National symbol[change | change source]
The person who started the Norwegian paper clip myth was a person who worked for Norway's patent office. He visited Germany in the 1920s to get patents for some Norwegian inventions. He came across Vaaler's patent, and did not realize that it was not the same as the Gem paper clip. In a pamphlet put out by the patent office in celebration of its first 50 years, he wrote about how Vaaler was the inventor of the paper clip. This was put into many Norwegian encyclopedias after World War II.

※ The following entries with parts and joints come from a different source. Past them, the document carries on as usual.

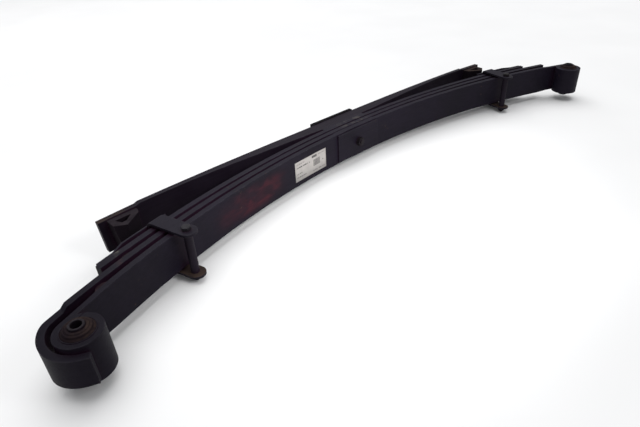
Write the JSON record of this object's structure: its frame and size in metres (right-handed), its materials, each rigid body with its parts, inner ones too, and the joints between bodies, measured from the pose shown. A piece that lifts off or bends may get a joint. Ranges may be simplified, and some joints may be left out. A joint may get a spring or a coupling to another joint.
{
  "type": "leaf spring",
  "caption": "Multi-leaf semi-elliptic leaf spring with rubber-bushed rolled eyes, bolted rebound clips, a tapered helper leaf and a clamped centre bolt",
  "frame": {"origin": "where the centre bolt's axis crosses the seat face of the axle pad, half way up the width of the leaves", "axes": "X runs from the front eye to the rear eye, Y out of the axle pad towards the axle, Z along the width of the leaves and the eye bolts; the spring lies on its side"},
  "size_m": [1.6151, 0.3363, 0.115],
  "materials": {
    "leaf_steel": "satin dark grey paint, dusty",
    "plate_steel": "satin near-black paint",
    "bolt_steel": "dull, dusty",
    "sleeve_steel": "dull, with a brown film",
    "bush_rubber": "matt, dusty brown",
    "liner_plastic": "matt",
    "label_paper": "matt white"
  },
  "bodies": {
    "spring": {"main_leaf": "leaf_steel", "second_leaf": "leaf_steel", "third_leaf": "leaf_steel", "helper_leaf": "leaf_steel", "axle_pad": "plate_steel", "helper_spacer": "plate_steel", "third_spacer": "plate_steel", "second_spacer": "plate_steel", "top_plate": "plate_steel", "centre_bolt": "bolt_steel", "centre_nut": "bolt_steel", "front_shell": "sleeve_steel", "front_rubber": "bush_rubber", "rear_shell": "sleeve_steel", "rear_rubber": "bush_rubber", "front_clip_strap": "leaf_steel", "front_clip_bolt": "bolt_steel", "front_clip_tube": "leaf_steel", "front_clip_nut": "bolt_steel", "front_clip_block": "plate_steel", "front_clip_rivet": "bolt_steel", "front_rub_plate": "leaf_steel", "rear_clip_strap": "leaf_steel", "rear_clip_bolt": "bolt_steel", "rear_clip_tube": "leaf_steel", "rear_clip_nut": "bolt_steel", "rear_clip_block": "plate_steel", "rear_clip_rivet": "bolt_steel", "rear_rub_plate": "leaf_steel", "front_helper_pad": "bush_rubber", "front_pad_rivet": "bolt_steel", "rear_helper_pad": "bush_rubber", "rear_pad_rivet": "bolt_steel", "front_main_liner": "liner_plastic", "front_second_liner": "liner_plastic", "rear_main_liner": "liner_plastic", "rear_second_liner": "liner_plastic", "label": "label_paper"},
    "front_bush_sleeve": {"front_sleeve": "sleeve_steel"},
    "rear_bush_sleeve": {"rear_sleeve": "sleeve_steel"}
  },
  "joints": [
    {"name": "front_bush_twist", "type": "hinge", "parent": "spring", "child": "front_bush_sleeve", "pos_m": [-0.764, -0.27783, 0], "axis": [0, 0, 1], "range_deg": [-30, 30], "stiffness_Nm_per_rad": 20},
    {"name": "rear_bush_twist", "type": "hinge", "parent": "spring", "child": "rear_bush_sleeve", "pos_m": [0.764, -0.27783, 0], "axis": [0, 0, 1], "range_deg": [-30, 30], "stiffness_Nm_per_rad": 20}
  ]
}
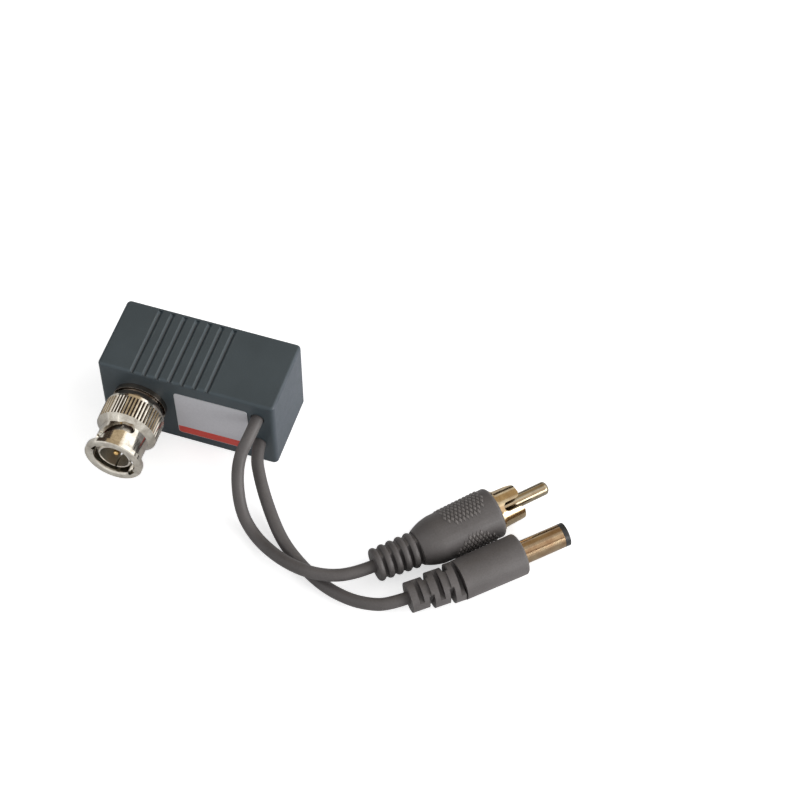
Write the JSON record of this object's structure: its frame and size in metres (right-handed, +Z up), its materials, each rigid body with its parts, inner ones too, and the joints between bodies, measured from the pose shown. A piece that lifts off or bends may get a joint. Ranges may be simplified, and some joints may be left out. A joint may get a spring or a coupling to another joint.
{
  "type": "video audio power balun",
  "caption": "Small moulded box that carries video, audio and power over network cable, with a bayonet video plug, a phono plug and a barrel power plug on short cords.",
  "frame": {"origin": "middle of the box's base, on the surface that it stands on", "axes": "+X along the box towards the cords' end, -Y out of the front wall along the bayonet plug, +Z up"},
  "size_m": [0.1147, 0.0521, 0.0216],
  "materials": {
    "housing_plastic": "fine matt moulded dark blue-grey plastic",
    "board_laminate": "green solder mask over glass laminate",
    "label_film": "satin grey printed film with a red band",
    "socket_plastic": "black moulded plastic",
    "nickel_plate": "bright nickel plate with a warm cast",
    "gold_plate": "thin gold plate",
    "white_insulator": "white fluoropolymer",
    "gasket_rubber": "soft red silicone rubber",
    "spring_steel": "bright spring steel",
    "ferrite": "dull dark ferrite",
    "enamelled_copper": "clear enamel over copper wire",
    "tinned_copper": "tinned copper",
    "red_insulation": "red wire insulation",
    "black_insulation": "black wire insulation",
    "cord_sheath": "satin warm grey flexible vinyl",
    "tie_nylon": "natural nylon"
  },
  "bodies": {
    "box": {"housing": "housing_plastic", "base_cover": "housing_plastic", "circuit_board": "board_laminate", "label": "label_film", "socket_housing": "socket_plastic", "socket_contact_block": "socket_plastic", "bayonet_plug_body": "nickel_plate", "bayonet_insulator": "white_insulator", "bayonet_center_pin": "gold_plate", "bayonet_gasket": "gasket_rubber", "bayonet_panel_nut": "nickel_plate", "bayonet_retaining_ring": "spring_steel", "bayonet_spring_washer_rear": "spring_steel", "bayonet_spring_washer_front": "spring_steel", "balun_core": "ferrite", "balun_winding_input": "enamelled_copper", "balun_winding_output": "enamelled_copper", "video_wire": "tinned_copper", "audio_wire_signal": "red_insulation", "audio_wire_shield": "black_insulation", "power_wire_positive": "red_insulation", "power_wire_negative": "black_insulation", "audio_cord": "cord_sheath", "power_cord": "cord_sheath", "audio_cord_tie": "tie_nylon", "power_cord_tie": "tie_nylon", "phono_plug_body": "cord_sheath", "phono_plug_shell": "nickel_plate", "phono_plug_insulator": "socket_plastic", "phono_plug_pin": "nickel_plate", "power_plug_body": "cord_sheath", "power_plug_barrel": "nickel_plate", "power_plug_tip_insulator": "socket_plastic", "power_plug_inner_contact": "nickel_plate", "socket_contact_1": "gold_plate", "socket_contact_2": "gold_plate", "socket_contact_3": "gold_plate", "socket_contact_4": "gold_plate", "socket_contact_5": "gold_plate", "socket_contact_6": "gold_plate", "socket_contact_7": "gold_plate", "socket_contact_8": "gold_plate"},
    "carrier": {"bayonet_thrust_washer": "spring_steel"},
    "nut": {"bayonet_coupling_nut": "nickel_plate", "bayonet_nut_end_ring": "nickel_plate"}
  },
  "joints": [
    {"name": "coupling_pull", "type": "slide", "parent": "box", "child": "carrier", "axis": [0, -1, 0], "range_m": [0, 0.0006], "stiffness_N_per_m": 2000, "springref_m": -0.0002, "deforming": ["bayonet_spring_washer_rear", "bayonet_spring_washer_front"]},
    {"name": "coupling_turn", "type": "hinge", "parent": "carrier", "child": "nut", "pos_m": [-0.0116, -0.0137, 0.0108], "axis": [0, -1, 0], "continuous": true}
  ]
}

The war helped make the paper clip into a national symbol. Some Norwegian patriots wore them on the outside of their clothing as a symbol of resistance to the German occupiers and local Nazi rulers when they were not allowed to protest. Soon, the Nazi's made wearing them illegal.
After the war, Norway believed the paper clip was a national symbol. Authors of books on the history of Norwegian technology used its status to make their stories bigger. The did not mention that Vaaler's clip was not the same as the Gem clip. In 1989, a big paper clip, almost 7 meters tall was put up in a college near Oslo in honor of Vaaler. The monument is a Gem paper clip, and not the one that was patented by Vaaler. In 1999, 100 years after the German patent was accepted, Norway celebrated by making a postage stamp that had a paper clip on it. However, it was once again the Gem paper clip in the stamp. In 2005, there was a Norwegian biography written about Johan Vaaler, 'The inventor of the paper clip.'
Other uses[change | change source]
Paper clips are usually made out of wire. A paper clip can be useful when working with many things, like computers. The metal wire can be made straight with a little bit of work. Some things have buttons that cannot be reached by fingers if the people who make the device do not want users pressing them accidentally. Most CD-ROM drives have small buttons like this to eject the CD-ROM if there is not any power. A paper clip bent into a 'U' shape can be used to create a short circuit to start a computer if there is no power button.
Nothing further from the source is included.